Pour poursuivre l’opposition, ceux qui meurent symboliquement avec leurs idées gagnent rarement (voire jamais), quand la haine et la violence prêchées par La Familia ont été couronnées de succès. Tout le monde a quitté le Beitar sauf eux, et les nouveaux venus ont embrassé leurs idées comme on vient baiser la bague d’un roi pour lui prêter allégeance (ivre de son pouvoir, La Familia multiplie désormais les menaces de mort à l’encontre de la réalisatrice depuis la première à Jérusalem). Le film de Maya Zinshtein donne à voir tout cela, et donne envie de vomir sans jamais hausser le ton ou grossir le trait. Il a de plus une portée universelle, car le cas du Beitar n’est pas isolé mais simplement extrême.

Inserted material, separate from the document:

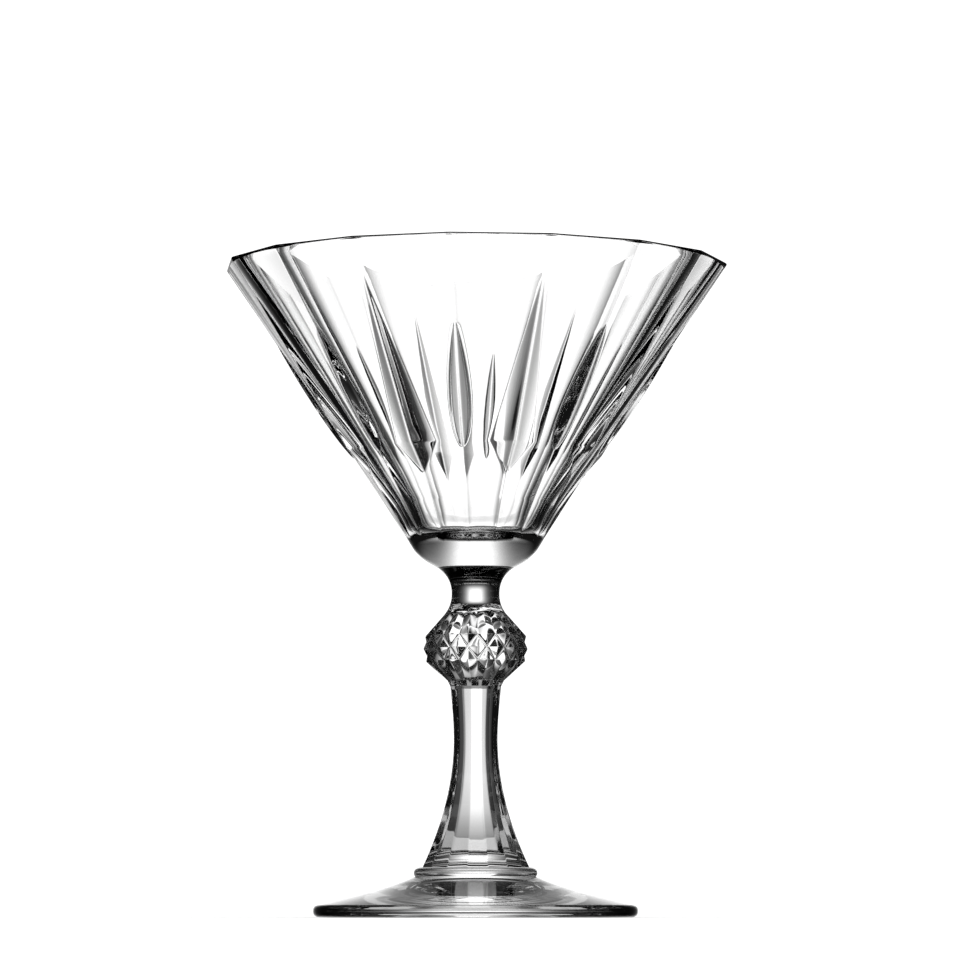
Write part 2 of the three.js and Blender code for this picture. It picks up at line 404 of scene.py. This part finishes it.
def knop_radius(angle, z):
    """The knop's radius. u and v run from point to point, across and down, and inside is how deep
    a place lies between the points. Over and under the points the knop narrows to its two ends."""
    (top_r, top_z), (mid_r, mid_z), (low_r, low_z) = POINTS
    step = (top_z - low_z) / 2
    u = np.abs((angle / (SIDE_ANGLE / 2) + 1) % 2 - 1)
    v = np.abs(((top_z - z) / step + 1) % 2 - 1)
    u, v = rounded_share(u, POINT_ROUND), rounded_share(v, POINT_ROUND)
    inside = 1 - soft_abs(u + v - 1, POINT_VALLEY)
    envelope = np.interp(z, (low_z, mid_z, top_z), (low_r, mid_r, top_r))
    if low_z <= z <= top_z:
        return envelope - POINT_HEIGHT * inside
    if z > top_z:
        share = (z - top_z) / (KNOP_TOP_Z - top_z)
        return top_r + (NECK_FOOT_R - top_r) * share - POINT_HEIGHT * u * (1 - share)
    share = (low_z - z) / (low_z - WAIST_Z)
    if share < 1:
        faceted = facet_radius(low_r + (WAIST_R - low_r) * share, angle)
        pointed = low_r + (WAIST_R - low_r) * share - POINT_HEIGHT * u * (1 - share)
        return pointed * (1 - share) + faceted * share
    waist = (WAIST_Z - z) / (WAIST_Z - KNOP_FOOT_Z)
    return facet_radius(WAIST_R + (STEM_TOP_R - WAIST_R) * waist, angle)


def knop():
    marks = (KNOP_FOOT_Z, WAIST_Z, POINTS[2][1], POINTS[1][1], POINTS[0][1], KNOP_TOP_Z)
    counts = (7, 20, 14, 14, 24)
    parts = [crowded(a, b, n)[:-1] for a, b, n in zip(marks, marks[1:], counts)]
    heights = np.concatenate([*parts, [KNOP_TOP_Z]])
    radii = np.array([knop_radius(FACET_ANGLES, z) for z in heights])
    return section("knop_glass", FACET_ANGLES + STEM_TURN, radii, heights[:, None], FUSED, FUSED)


def stem():
    lower = bezier(((STEM_FOOT_R, COLLAR_TOP_Z), *STEM_LOWER_CURVE, (STEM_R, STEM_Z)), 60)
    upper = bezier(((STEM_R, STEM_Z), *STEM_UPPER_CURVE, (STEM_TOP_R, KNOP_FOOT_Z)), 30)
    profile = outline(lower, upper)
    radii = np.array([facet_radius(r, FACET_ANGLES) for r, _ in profile])
    return section("stem_glass", FACET_ANGLES + STEM_TURN, radii, profile[:, 1:], FUSED, FUSED)


def collar():
    bottom, top = (COLLAR_FOOT_R, FOOT_TOP_Z), (COLLAR_TOP_R, COLLAR_TOP_Z)
    side = bezier((bottom, *COLLAR_CURVE, top), 20)
    return turned("collar_glass", side, FUSED, FUSED)


def foot():
    hollow = bezier(((HOLLOW_R, HOLLOW_Z), (HOLLOW_FLAT * REST_R, HOLLOW_Z), (REST_R, 0)), 30)
    rest = line((REST_R, 0), (FOOT_R - FOOT_ROUND, 0), 6)
    middle = (FOOT_R, 0.5 * FOOT_EDGE_Z)
    lower = bezier(((FOOT_R - FOOT_ROUND, 0), (FOOT_R, 0), middle), 12)
    upper = bezier((middle, FOOT_EDGE_CURVE, (FOOT_R - FOOT_ROUND, FOOT_EDGE_Z)), 12)
    top = bezier((upper[-1], *FOOT_TOP_CURVE, (COLLAR_FOOT_R, FOOT_TOP_Z)), 40)
    return turned("foot_glass", outline(hollow, rest, lower, upper, top), GLASS, FUSED)


# ---------------------------------------------------------------------------------------------
# Materials

GLASS_IOR = 1.52
WAVE_SCALE = 70  # about one wave for each 14 mm
WAVE_STRENGTH, WAVE_HEIGHT = 0.01, 0.001
FLOOR_COLOUR = (0.92, 0.92, 0.92, 1)
FLOOR_ROUGHNESS = 0.9


def shader(name):
    material = bpy.data.materials.new(name)
    material.use_nodes = True
    tree = material.node_tree
    tree.nodes.clear()
    output = tree.nodes.new("ShaderNodeOutputMaterial")
    return material, tree, output


def glass_material():
    """Clear pressed soda-lime glass, with the faint waviness that the mould and the flame leave."""
    material, tree, output = shader("clear_glass")
    glass = tree.nodes.new("ShaderNodeBsdfPrincipled")
    glass.inputs["Base Color"].default_value = (1, 1, 1, 1)
    glass.inputs["Roughness"].default_value = 0.0
    glass.inputs["IOR"].default_value = GLASS_IOR
    glass.inputs["Transmission Weight"].default_value = 1.0
    place = tree.nodes.new("ShaderNodeTexCoord")
    waves = tree.nodes.new("ShaderNodeTexNoise")
    waves.inputs["Scale"].default_value = WAVE_SCALE
    waves.inputs["Detail"].default_value = 1
    bump = tree.nodes.new("ShaderNodeBump")
    bump.inputs["Strength"].default_value = WAVE_STRENGTH
    bump.inputs["Distance"].default_value = WAVE_HEIGHT
    tree.links.new(place.outputs["Object"], waves.inputs["Vector"])
    tree.links.new(waves.outputs["Fac"], bump.inputs["Height"])
    tree.links.new(bump.outputs["Normal"], glass.inputs["Normal"])
    tree.links.new(glass.outputs["BSDF"], output.inputs["Surface"])
    return material


def fused_material():
    """The plane where two sections are fused: it isn't there to be seen."""
    material, tree, output = shader("fused_joint")
    clear = tree.nodes.new("ShaderNodeBsdfTransparent")
    tree.links.new(clear.outputs["BSDF"], output.inputs["Surface"])
    return material


def floor_material():
    material, tree, output = shader("pale_floor")
    paint = tree.nodes.new("ShaderNodeBsdfPrincipled")
    paint.inputs["Base Color"].default_value = FLOOR_COLOUR
    paint.inputs["Roughness"].default_value = FLOOR_ROUGHNESS
    paint.inputs["Specular IOR Level"].default_value = 0
    tree.links.new(paint.outputs["BSDF"], output.inputs["Surface"])
    return material


def screen_material(name, strength, half=None):
    """A lit screen. With half, its light is strongest in the middle, and has fallen to half at that
    share of the way to an edge."""
    material, tree, output = shader(name)
    light = tree.nodes.new("ShaderNodeEmission")
    light.inputs["Strength"].default_value = strength
    tree.links.new(light.outputs["Emission"], output.inputs["Surface"])
    if half is None:
        return material
    place = tree.nodes.new("ShaderNodeTexCoord")
    square = tree.nodes.new("ShaderNodeVectorMath")
    square.operation = "MULTIPLY"
    fourth = tree.nodes.new("ShaderNodeVectorMath")
    fourth.operation = "DOT_PRODUCT"
    spread = tree.nodes.new("ShaderNodeMath")
    spread.operation = "MULTIPLY_ADD"
    spread.inputs[1].default_value = half**-4
    spread.inputs[2].default_value = 1
    fall = tree.nodes.new("ShaderNodeMath")
    fall.operation = "DIVIDE"
    fall.inputs[0].default_value = strength
    tree.links.new(place.outputs["Object"], square.inputs[0])
    tree.links.new(place.outputs["Object"], square.inputs[1])
    tree.links.new(square.outputs["Vector"], fourth.inputs[0])
    tree.links.new(square.outputs["Vector"], fourth.inputs[1])
    tree.links.new(fourth.outputs["Value"], spread.inputs[0])
    tree.links.new(spread.outputs[0], fall.inputs[1])
    tree.links.new(fall.outputs[0], light.inputs["Strength"])
    return material


# ---------------------------------------------------------------------------------------------
# The set

CAMERA_TURN = math.radians(-16.8)
CAMERA_AWAY = 1.09
CAMERA_Z = 0.003
SENSOR = 36
FIELD = 0.2182  # how much the picture spans at the stem's axis
AIM_Z = 0.0990
AXIS_ASIDE = 0.001  # the stem stands this far left of the picture's middle
NEAREST, FARTHEST = 0.01, 50

# The cards, in degrees as seen from the glass, in the camera's frame.
CARD_AWAY = 1.6
BACK_PLACE = 0, -9
BACK_GLOW = 12.8, 19.0  # the light has halved this far to the side, and this far up
BACK_HALF = 0.25  # which is this share of the card's half width and half height
BACK_SIZE = [math.degrees(math.atan(math.tan(math.radians(a)) / BACK_HALF)) for a in BACK_GLOW]
BACK_STRENGTH = 1.45
TOP_PLACE, TOP_SIZE, TOP_STRENGTH = (180, 55), (30, 20), 0.4

# Discs under the foot, seen only through the glass: a radius, a height and a strength. The first
# stands in for the table under the foot and glows. That glow is painted light of the table, dimmer
# than the floor as painted shade under the glass. The second is black, a painted shadow under the
# stem.
PAINTED_TABLE_LIGHT_DISC = FOOT_R * MM, -0.0008, 0.55
SHADE_DISC = 0.015, -0.0005, 0.0
DISC_CORNERS = 64

FLOOR_REACH = 8.5
ROOM_WHITE = 1.25  # what the eye and the floor see all round
ROOM_DARK = 0.006  # what the glass sees where there is no card
BOUNCES = 7  # few enough to leave the thick parts of the glass dark
CLEAR_BOUNCES = 24  # for the fused joints, which a ray has to pass


def add_camera():
    data = bpy.data.cameras.new("camera")
    data.sensor_width = SENSOR
    camera = bpy.data.objects.new("camera", data)
    bpy.context.collection.objects.link(camera)
    bpy.context.scene.camera = camera
    back = np.array([math.sin(CAMERA_TURN), -math.cos(CAMERA_TURN), 0])
    right = np.array([math.cos(CAMERA_TURN), math.sin(CAMERA_TURN), 0])
    aim = right * AXIS_ASIDE + np.array([0, 0, AIM_Z])
    place = back * CAMERA_AWAY + right * AXIS_ASIDE + np.array([0, 0, CAMERA_Z])
    away = aim - place
    camera.location = place
    tilt = math.atan2(away[2], math.hypot(away[0], away[1]))
    camera.rotation_euler = (math.pi / 2 + tilt, 0, CAMERA_TURN)
    data.lens = data.sensor_width * float(np.linalg.norm(away)) / FIELD
    data.clip_start, data.clip_end = NEAREST, FARTHEST
    return camera


def sheet(name, reach, material, corners=4):
    """A flat sheet of the set. reach is how far its corners stand from its middle."""
    mesh = bpy.data.meshes.new(name)
    turns = (np.arange(corners) + 0.5) * 2 * math.pi / corners
    points = [(reach * math.cos(turn), reach * math.sin(turn), 0) for turn in turns]
    mesh.from_pydata(points, [], [range(corners)])
    mesh.materials.append(material)
    made = bpy.data.objects.new(name, mesh)
    bpy.context.collection.objects.link(made)
    return made


def hide_from_eye(made):
    """Leaves an object to be seen only in the glass."""
    made.visible_camera = False
    made.visible_diffuse = False
    made.visible_shadow = False


def card(name, camera, place, size, strength, half=None):
    """A lit card that hangs in the camera's frame and faces the glass, seen only in the glass.

    place is its azimuth, 0 behind the glass and 90 on the camera's right, and its elevation.
    size is its half width and half height.
    """
    made = sheet(name, math.sqrt(2), screen_material(name, strength, half))
    a, e = (math.radians(angle) for angle in place)
    towards = Vector((math.sin(a) * math.cos(e), math.sin(e), -math.cos(a) * math.cos(e)))
    made.parent = camera
    made.location = Vector((0, 0, -CAMERA_AWAY)) + towards * CARD_AWAY
    made.rotation_mode = "QUATERNION"
    made.rotation_quaternion = towards.to_track_quat("Z", "Y")
    made.scale = (*(CARD_AWAY * math.tan(math.radians(angle)) for angle in size), 1)
    hide_from_eye(made)


def under_foot(name, radius, z, strength):
    """A disc just under the foot, seen only through the glass. Its glow is painted light, and with
    no glow it is a painted shadow.
    """
    disc = sheet(name, radius, screen_material(name, strength), DISC_CORNERS)
    disc.location = (0, 0, z)
    hide_from_eye(disc)


def add_set(camera):
    floor = sheet("floor", FLOOR_REACH, floor_material())
    floor.visible_glossy = False
    floor.visible_transmission = False
    card("back_screen", camera, BACK_PLACE, BACK_SIZE, BACK_STRENGTH, BACK_HALF)
    # painted light: a glowing disc for the table, dimmed as painted shade under the glass
    under_foot("painted_table_light_under_foot", *PAINTED_TABLE_LIGHT_DISC)
    # painted shadow: a black disc under the stem
    under_foot("shade_under_stem", *SHADE_DISC)
    card("top_card", camera, TOP_PLACE, TOP_SIZE, TOP_STRENGTH)


def add_world():
    """White all round for the eye and the floor, and dark for what the glass bends or mirrors."""
    world = bpy.data.worlds.new("studio")
    bpy.context.scene.world = world
    world.use_nodes = True
    tree = world.node_tree
    tree.nodes.clear()
    output = tree.nodes.new("ShaderNodeOutputWorld")
    room = tree.nodes.new("ShaderNodeBackground")
    room.inputs["Color"].default_value = (1, 1, 1, 1)
    room.inputs["Strength"].default_value = ROOM_WHITE
    dark = tree.nodes.new("ShaderNodeBackground")
    dark.inputs["Color"].default_value = (1, 1, 1, 1)
    dark.inputs["Strength"].default_value = ROOM_DARK
    path = tree.nodes.new("ShaderNodeLightPath")
    either = tree.nodes.new("ShaderNodeMath")
    either.operation = "MAXIMUM"
    mix = tree.nodes.new("ShaderNodeMixShader")
    tree.links.new(path.outputs["Is Camera Ray"], either.inputs[0])
    tree.links.new(path.outputs["Is Diffuse Ray"], either.inputs[1])
    tree.links.new(either.outputs[0], mix.inputs["Fac"])
    tree.links.new(dark.outputs[0], mix.inputs[1])
    tree.links.new(room.outputs[0], mix.inputs[2])
    tree.links.new(mix.outputs[0], output.inputs["Surface"])


def add_glass():
    glass, fused = glass_material(), fused_material()
    sections = {
        "bowl": bowl,
        "neck": neck,
        "knop": knop,
        "stem": stem,
        "collar": collar,
        "foot": foot,
    }
    for node, make in sections.items():
        piece = make()
        piece.data.materials.append(glass)
        piece.data.materials.append(fused)
        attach(piece, "root")
        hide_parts(node)


def set_light_paths():
    scene = bpy.context.scene
    scene.view_settings.view_transform = "Standard"
    scene.cycles.max_bounces = BOUNCES
    scene.cycles.transmission_bounces = BOUNCES
    scene.cycles.glossy_bounces = BOUNCES
    scene.cycles.transparent_max_bounces = CLEAR_BOUNCES


camera = add_camera()
add_glass()
add_set(camera)
add_world()
set_light_paths()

Les abus rattachés au football malgré lui, et exposés dans Forever pure, existent partout : cris de singes lancés aux footballeurs noirs dans les stades partout en Europe (y compris en France), hommes politiques ou d’affaires qui lient leur destin à celui d’un club pour espérer manipuler les foules, guerres civiles qui germent dans les tribunes avant de se propager dans les rues. Les scènes de tension que Zinshtein enregistre autour d’un match entre le Beitar et le club de Sakhnin (une ville arabe d’Israël), avec des chants d’insultes sonnant comme des chants de guerre, rappellent ainsi ce que l’on voyait au début des années 90 dans la Yougoslavie sur le point d’éclater. Miroir grossissant de l’humanité, le football n’en finit pas de nous renvoyer un reflet sinistre et accablant.
FOREVER PURE (Israël, 2016), un film de Maya Zinshtein. Durée : 85 minutes. Sortie en France indéterminée.